Sometimes after a really long day, the absolute last thing you want to do is cook something. It’s called Netflix and chill, not Netflix and standing over a hot stove for 40 minutes then cleaning a pile of dirty dishes until 11 p.m.
That’s why frozen dinners are so tempting—just peel back the plastic, pop in the microwave, and voilà. Dinner is donezo.
The catch: Frozen meals are notorious sodium-bombs, while the low-calorie varieties often don’t fill you up enough to keep you truly satisfied.
That doesn’t rule out all frozen meals, though—you just have to know how to play the game.
“To ensure satiety from the meal, plus enough protein for your body’s constant repair of tissue and support of hormonal health and immunity, I recommend aiming for at least 20 grams of protein at lunch and dinner,” says Kelly R. Jones, R.D. If what you find in the freezer aisle has a little less than that, she suggests bumping that up by adding a few hard boiled eggs or edamame.
Jones also recommends looking at the ingredient list to avoid shady additives so common with frozen fare. “Ideally, the meals you choose will have an ingredient list you could replicate if you were to prepare the meal on your own,” she says.
As for sodium, Jones recommends no more than 700 mg for a frozen entrée.
Now that that’s settled, here are a few high-protein meals that you can find in the freezer aisle and actually feel good about biting into.
Saffron Road Beef Bulgogi
Protein: 18 grams
Sodium: 590 mg
Jones likes this entree from Saffron Road, which is made with grass-fed beef—making it higher in nutrients like omega-3s. It’s just short of 20 grams of protein per serving, so add a serving of steamed broccoli to get a few more protein points.
Sweet Earth Spanish Paella
Sodium: 530 mg
Jones also likes the brand Sweet Earth, which are vegetarian and vegan without skimping on the protein.
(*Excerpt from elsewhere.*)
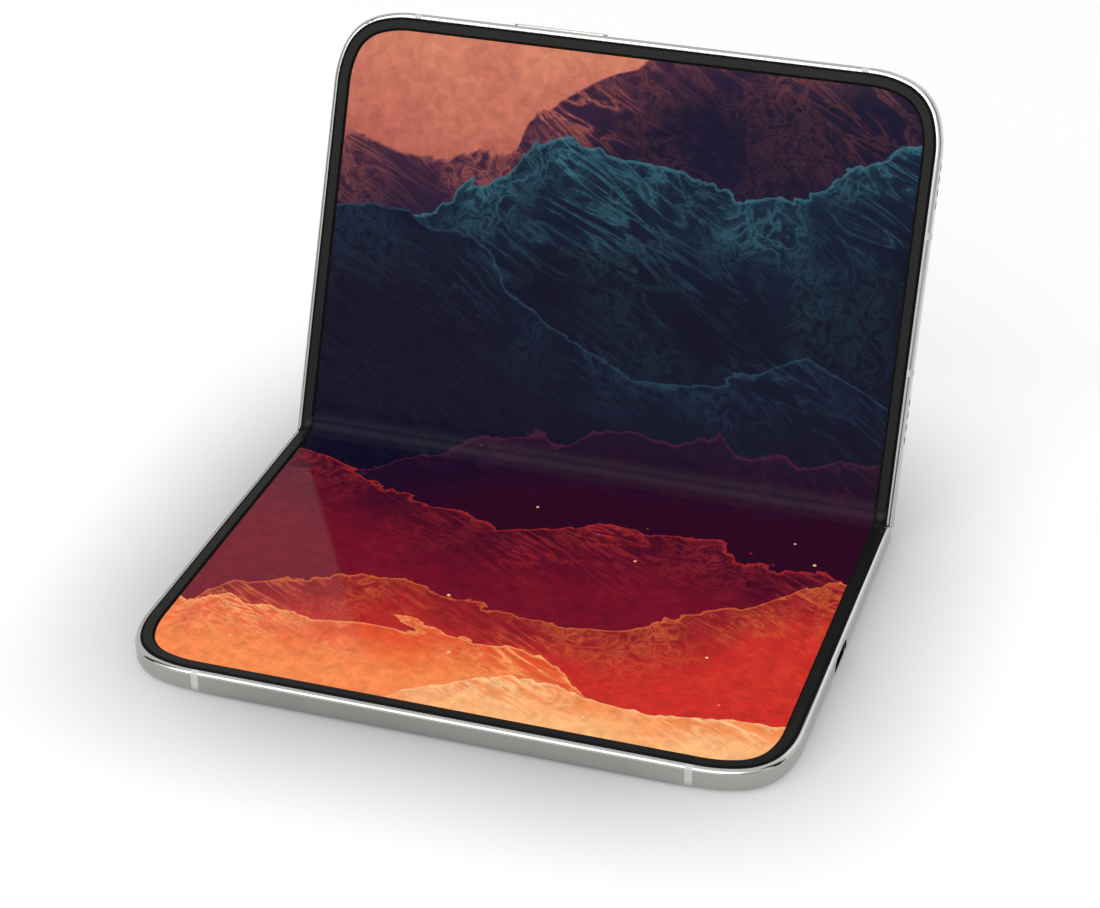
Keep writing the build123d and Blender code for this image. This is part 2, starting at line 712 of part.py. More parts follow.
# ---------------------------------------------------------------- lower half: inside
with BuildPart() as sub_board:
    with BuildSketch(LOWER.offset(-MIDPLATE_UNDER)):
        with Locations((LOWER_BOARD_X, CELL_Y)):
            Rectangle(LOWER_BOARD_WIDTH, CELL_LENGTH)
        with Locations((USB_NOTCH_X / 2 - SIDE_X, MIDDLE_Y)):
            Rectangle(USB_NOTCH_X, USB_WIDTH + 4 * USB_GAP, mode=Mode.SUBTRACT)
    extrude(amount=-BOARD)
keep(sub_board.part, "sub_board")

lower_cell_start = LOWER_BOARD_X + LOWER_BOARD_WIDTH / 2 + INNER_GAP
lower_cell_end = COVER_CAMERA_X - COVER_CAMERA_R - INNER_GAP
keep(cell(LOWER, lower_cell_start, lower_cell_end, CELL_THICKNESS), "lower_battery")

lower_speaker = (SPEAKER_X, MIDDLE_Y + COVER_CAMERA_R + INNER_GAP + SPEAKER_LENGTH / 2)
keep(
    hung_blocks(LOWER, [lower_speaker], SPEAKER_WIDTH, SPEAKER_LENGTH, CELL_THICKNESS),
    "lower_speaker",
)

# ---------------------------------------------------------------- hinge
keep(swing_arms(LOWER, -HALF_ANGLE), "lower_swing_arms")

with BuildPart() as spine_cover:
    with BuildSketch(side_plane(SPINE)):
        add(spine_section(SPINE_RADIUS))
        add(spine_section(SPINE_INNER), mode=Mode.SUBTRACT)
    extrude(amount=SPINE_HALF - CAP, both=True)
keep(spine_cover.part, "spine_cover")

with BuildPart() as spine_end_caps:
    with BuildSketch(side_plane(SPINE, SPINE_HALF - CAP)):
        add(spine_section(SPINE_RADIUS))
    extrude(amount=CAP)
    with BuildSketch(side_plane(SPINE, SPINE_HALF - CAP)):
        add(spine_section(SPINE_INNER - SEAT_GAP))
    extrude(amount=-CAP_PLUG)
    mirror(about=side_plane(SPINE))
keep(spine_end_caps.part, "spine_end_caps")

keep(Compound(children=[bracket(-1), bracket(1)]), "hinge_brackets")

keep(idler_gears(-IDLER_Y, 180 / TEETH + HALF_ANGLE), "first_idler_gears")
keep(idler_gears(IDLER_Y, -HALF_ANGLE), "second_idler_gears")

# ---------------------------------------------------------------- upper half: frame and keys
whole_upper = half_frame(UPPER)
upper_slabs = band_space(UPPER, FREE_BANDS + SIDE_BANDS)
keep(band_inserts(whole_upper, upper_slabs), "upper_antenna_bands")

with BuildPart() as upper_frame:
    add(whole_upper)
    add(upper_slabs, mode=Mode.SUBTRACT)
    with BuildSketch(side_plane(UPPER, CAVITY_X - WALL)) as slots:
        for group in (-SLOT_GROUP, SLOT_GROUP):
            with Locations((MIDDLE_Y + group, -SIDE_DEPTH)):
                with GridLocations(SLOT_PITCH, 0, SLOT_COUNT, 1):
                    Rectangle(SLOT_LENGTH, SLOT_HEIGHT)
        chamfer(slots.vertices(), SLOT_CORNER)
    extrude(amount=3 * WALL, mode=Mode.SUBTRACT)
    add(key_slot(POWER_SIDE, POWER_KEY_LENGTH), mode=Mode.SUBTRACT)
    add(key_slot(VOLUME_SIDE, VOLUME_KEY_LENGTH), mode=Mode.SUBTRACT)
keep(upper_frame.part, "upper_frame")

keep(side_key(POWER_SIDE, POWER_KEY_LENGTH), "power_key")
keep(side_key(VOLUME_SIDE, VOLUME_KEY_LENGTH), "volume_key")

switch_inset = WALL + 2 * KEY_GAP + KEY_FLANGE + KEY_TRAVEL + SWITCH_DEPTH / 2
with BuildPart() as key_switches:
    with BuildSketch(UPPER.offset(-MIDPLATE_UNDER)):
        with Locations((POWER_KEY_X, HALF_LENGTH - switch_inset)):
            Rectangle(SWITCH_LENGTH, SWITCH_DEPTH)
        with Locations((switch_inset - SIDE_X, VOLUME_KEY_Y)):
            Rectangle(SWITCH_DEPTH, SWITCH_LENGTH)
    extrude(amount=-(SIDE_DEPTH + KEY_HEIGHT / 2 - MIDPLATE_UNDER))
keep(key_switches.part, "key_switches")

with BuildPart() as speaker_mesh:
    with BuildSketch(side_plane(UPPER, CAVITY_X - MESH)):
        for group in (-SLOT_GROUP, SLOT_GROUP):
            with Locations((MIDDLE_Y + group, -SIDE_DEPTH)):
                Rectangle(SLOT_PITCH * SLOT_COUNT, 2 * SLOT_HEIGHT)
    extrude(amount=MESH)
keep(speaker_mesh.part, "speaker_mesh")

# ---------------------------------------------------------------- upper half: plates and screen
keep(midplate(UPPER), "upper_midplate")
keep(fold_plate(UPPER), "upper_fold_plate")
keep(screen_sheet(UPPER, BACKING_DEPTH, BACKING_THICKNESS), "upper_screen_backing")
keep(screen_sheet(UPPER, DISPLAY_DEPTH, DISPLAY_THICKNESS), "upper_display_panel")
keep(half_bezel(UPPER), "upper_bezel")
keep(display_fold(UPPER), "display_fold_upper")
keep(bezel_fold(UPPER), "bezel_fold_upper")
keep(hinge_flex(UPPER), "hinge_flex_upper")
keep(swing_arms(UPPER, 180 / TEETH + HALF_ANGLE), "upper_swing_arms")

# ---------------------------------------------------------------- upper half: outer side
keep(back_panel(UPPER, [(x, y, BARREL_RADIUS + BARREL_GAP) for x, y in LENSES]), "back_glass")

with BuildPart() as camera_plateau:
    with BuildSketch(UPPER.offset(-THICKNESS)):
        with Locations((PLATEAU_X, PLATEAU_Y)):
            RectangleRounded(PLATEAU_SIZE, PLATEAU_SIZE, PLATEAU_ROUND)
        with Locations(*LENSES):
            Circle(BARREL_RADIUS + BARREL_GAP, mode=Mode.SUBTRACT)
    extrude(amount=-PLATEAU_HEIGHT)
    outer_rim = camera_plateau.faces().sort_by(up_axis(UPPER))[0].outer_wire().edges()
    chamfer(outer_rim, PLATEAU_EDGE)
keep(camera_plateau.part, "camera_plateau")

with BuildPart() as camera_rings:
    with BuildSketch(UPPER.offset(-THICKNESS - PLATEAU_HEIGHT)):
        with Locations(*LENSES):
            Circle(RING_RADIUS)
            Circle(RING_RADIUS - RING_WALL, mode=Mode.SUBTRACT)
    extrude(amount=-RING_HEIGHT)
    outer_edges = camera_rings.edges().group_by(up_axis(UPPER))[0].group_by(SortBy.RADIUS)[-1]
    chamfer(outer_edges, RING_EDGE)
keep(camera_rings.part, "camera_rings")

with BuildPart() as camera_lenses:
    with BuildSketch(UPPER.offset(-THICKNESS - PLATEAU_HEIGHT)):
        with Locations(*LENSES):
            Circle(RING_RADIUS - RING_WALL - SEAT_GAP)
    extrude(amount=-LENS_GLASS)
keep(camera_lenses.part, "camera_lenses")

with BuildPart() as camera_modules:
    with BuildSketch(UPPER.offset(-MIDPLATE_UNDER)):
        with Locations(*LENSES):
            Rectangle(CAMERA_BODY, CAMERA_BODY)
    extrude(amount=-(CAVITY_DEPTH - PLATE_GAP))
    with BuildSketch(UPPER.offset(-FLOOR + PLATE_GAP)):
        with Locations(*LENSES):
            Circle(BARREL_RADIUS)
    extrude(amount=-(BACK_PANEL + PLATEAU_HEIGHT))
keep(camera_modules.part, "camera_modules")

with BuildPart() as flash_lens:
    with BuildSketch(UPPER.offset(-THICKNESS - PLATEAU_HEIGHT)):
        with Locations(FLASH):
            Circle(FLASH_RADIUS)
    extrude(amount=-LENS_GLASS / 2)
keep(flash_lens.part, "flash_lens")

# ---------------------------------------------------------------- upper half: inside
upper_cell_start = UPPER_BOARD_X + UPPER_BOARD_WIDTH / 2 + INNER_GAP
upper_cell_end = SPEAKER_X - SPEAKER_WIDTH / 2 - INNER_GAP
upper_cell_height = CAVITY_DEPTH - COIL_THICKNESS - PLATE_GAP
keep(cell(UPPER, upper_cell_start, upper_cell_end, upper_cell_height), "upper_battery")

with BuildPart() as charging_coil:
    with BuildSketch(UPPER.offset(-FLOOR)):
        with Locations(((upper_cell_start + upper_cell_end) / 2, CELL_Y)):
            Circle(COIL_OUTER)
            Circle(COIL_INNER, mode=Mode.SUBTRACT)
    extrude(amount=COIL_THICKNESS)
keep(charging_coil.part, "charging_coil")

with BuildPart() as main_board:
    with BuildSketch(UPPER.offset(-MIDPLATE_UNDER)):
        with Locations((UPPER_BOARD_X, UPPER_BOARD_Y)):
            Rectangle(UPPER_BOARD_WIDTH, UPPER_BOARD_LENGTH)
    extrude(amount=-BOARD)
keep(main_board.part, "main_board")

shield_width = (UPPER_BOARD_WIDTH - SHIELD_GAP) / 2 - SHIELD_GAP
with BuildPart() as shield_cans:
    with BuildSketch(UPPER.offset(-MIDPLATE_UNDER - BOARD)):
        with Locations((UPPER_BOARD_X, UPPER_BOARD_Y)):
            with GridLocations(shield_width + SHIELD_GAP, 0, 2, 1):
                Rectangle(shield_width, UPPER_BOARD_LENGTH - 2 * SHIELD_MARGIN)
    extrude(amount=-SHIELD_HEIGHT)
keep(shield_cans.part, "shield_cans")

speaker_places = [(SPEAKER_X, MIDDLE_Y + group) for group in (-SLOT_GROUP, SLOT_GROUP)]
speaker_height = CAVITY_DEPTH - PLATE_GAP
keep(
    hung_blocks(UPPER, speaker_places, SPEAKER_WIDTH, SPEAKER_LENGTH, speaker_height),
    "upper_speaker",
)
keep(
    hung_blocks(UPPER, [(SPEAKER_X, MIDDLE_Y)], MOTOR_WIDTH, MOTOR_LENGTH, speaker_height),
    "vibration_motor",
)
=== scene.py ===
"""Looks of the folding phone: materials, the bending screen, studio and camera."""

import math

import bpy
from mathutils import Matrix, Vector


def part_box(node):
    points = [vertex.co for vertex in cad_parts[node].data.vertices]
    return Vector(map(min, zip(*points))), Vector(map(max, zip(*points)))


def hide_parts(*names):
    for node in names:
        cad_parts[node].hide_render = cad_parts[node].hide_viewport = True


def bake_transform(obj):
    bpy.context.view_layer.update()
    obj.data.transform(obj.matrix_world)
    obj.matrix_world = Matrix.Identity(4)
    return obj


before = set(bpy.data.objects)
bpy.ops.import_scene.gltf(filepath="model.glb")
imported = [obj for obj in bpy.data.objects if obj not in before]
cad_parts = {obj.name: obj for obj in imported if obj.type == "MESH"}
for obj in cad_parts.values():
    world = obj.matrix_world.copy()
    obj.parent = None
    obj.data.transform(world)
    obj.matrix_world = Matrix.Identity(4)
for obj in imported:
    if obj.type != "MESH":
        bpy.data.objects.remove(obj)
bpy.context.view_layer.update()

# ---------------------------------------------------------------- sizes shared with the CAD, metres
WIDTH = 0.1206
HALF_LENGTH = 0.0851
THICKNESS = 0.0048
FOLD_ANGLE = math.radians(68.0)
AXIS_SPACING = 0.003
AXIS_DEPTH = 0.0012
DISPLAY_DEPTH = 0.0001
DISPLAY_THICKNESS = 0.00035
DISPLAY_MARGIN = 0.0014
FOLD_RADIUS = 0.0038
FOLD_REACH = 0.014
BEZEL_OUTER = 0.00095
BEZEL_WIDTH = 0.00255
BEZEL_RISE = 0.00025
BEZEL_SLOPE = 0.0005
BEZEL_REACH = 0.0036
FLEX_DEPTH = 0.00125
FLEX_THICKNESS = 0.00015
FLEX_WIDTH = 0.018
FLEX_END = 0.0166

HALF_ANGLE = FOLD_ANGLE / 2
AXIS_Y = AXIS_SPACING / 2
SIDE_X = WIDTH / 2
# On a half's own plane: where the fold's middle meets it, the centre of the screen's bend, and how
# far the screen's middle, once unrolled, lies from the plane's zero.
KINK_Y = AXIS_Y - (AXIS_Y - AXIS_DEPTH * math.sin(HALF_ANGLE)) / math.cos(HALF_ANGLE)
FOLD_CENTRE_Z = FOLD_RADIUS - DISPLAY_DEPTH
FOLD_CENTRE_Y = KINK_Y + FOLD_CENTRE_Z * math.tan(HALF_ANGLE)
SCREEN_SHIFT = FOLD_CENTRE_Y - FOLD_RADIUS * HALF_ANGLE


# ---------------------------------------------------------------- the two halves and the spine
def turned(angle):
    """Direction across the hinge, turned up from the flat by an angle."""
    return Vector((0, math.cos(angle), math.sin(angle)))


class Half:
    """A half's own plane: `away` from the hinge along the half, `out` of its screen."""

    def __init__(self, origin, away, out):
        self.origin = origin
        self.away = away
        self.out = out

    def point(self, x, y, z):
        return self.origin + Vector((x, 0, 0)) + self.away * y + self.out * z


LOWER_AXIS = Vector((0, HALF_LENGTH / 2 - AXIS_Y, THICKNESS - AXIS_DEPTH))
UPPER_AXIS = LOWER_AXIS + turned(HALF_ANGLE) * AXIS_SPACING
UPPER_OUT = turned(FOLD_ANGLE + math.pi / 2)
UPPER_ORIGIN = UPPER_AXIS - turned(FOLD_ANGLE) * AXIS_Y + UPPER_OUT * AXIS_DEPTH

LOWER_ORIGIN = Vector((0, HALF_LENGTH / 2, THICKNESS))

LOWER = Half(LOWER_ORIGIN, Vector((0, -1, 0)), Vector((0, 0, 1)))
UPPER = Half(UPPER_ORIGIN, turned(FOLD_ANGLE), UPPER_OUT)


# ---------------------------------------------------------------- node shorthand
ALONG_HINGE = (1.0, 0.0, 0.0)
WHITE = (1.0, 1.0, 1.0, 1.0)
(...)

“Pair their ‘Borderless Enchilada’ or ‘Spanish Paella’ with some frozen steamed green beans or a side salad,” Jones says. That way, you’ll get a filling lunch with a bit more protein than the entree’s 13 grams.
Smartmade Mediterranean-Style Chicken Bowl
Protein: 19 grams
Sodium: 510 mg
“This awesome dish is made with grilled white meat chicken, chickpeas, kale, sun-dried tomatoes, and roasted vegetables over quinoa and topped with feta cheese,” says Lauren Harris-Pincus, R.D.N., author of The Protein-Packed Breakfast Club. “With only 260 total calories, you still get 19 g protein with only 510 mg sodium. That’s pretty nutrient-packed,” she says.
Lean Cuisine Marketplace Tortilla Crusted Fish
Protein: 14 grams
Sodium: 490 mg
If you’re gluten-free, you’re in luck. “Honorable mention to Lean Cuisine for offering 15 gluten-free entrees, many options with no artificial colors, flavors, or preservatives, and one of my favorite go-to choices, the Tortilla Crusted Fish,” says Harris-Pincus.
Dr. Praegers Huevos Rancheros Breakfast Bowl
Protein: 14 grams
Sodium: 450 mg
“For busy mornings, I like the Dr. Praegers Huevos Rancheros Breakfast Bowl, which has 14 grams of protein and tastes like a Mexican brunch!” says Natalie Rizzo, R.D. “This hearty bowl is full of protein and fiber to keep me full all morning.”
She says that if she has time, she adds an extra egg to the mix to get it up to 20 grams of protein. You can also add some cheese or extra beans.
Red’s Chicken Enchiladas
Protein: 20 grams
Sodium: 640 mg
“Red’s Chicken Enchiladas have 20 grams of high quality protein and six grams of fiber,” says Elizabeth Ann Shaw, R.D.N. “Red’s uses chicken raised without antibiotics, which is a major plus in my book.” She also loves the authentic flavor, making it a go-to on nights where she doesn’t want to cook.
Luvo Roasted Vegetable Lasagna
Protein: 15 grams
Sodium: 470 mg
“For a great vegetarian option, this Luvo Roasted Vegetable Lasagna has 15 grams of protein and is made with whole-wheat noodles, butternut squash, and kale,” says Rizzo. “Pair it with a bean salad to get a little more protein and fiber, and you’ve got a complete meal.”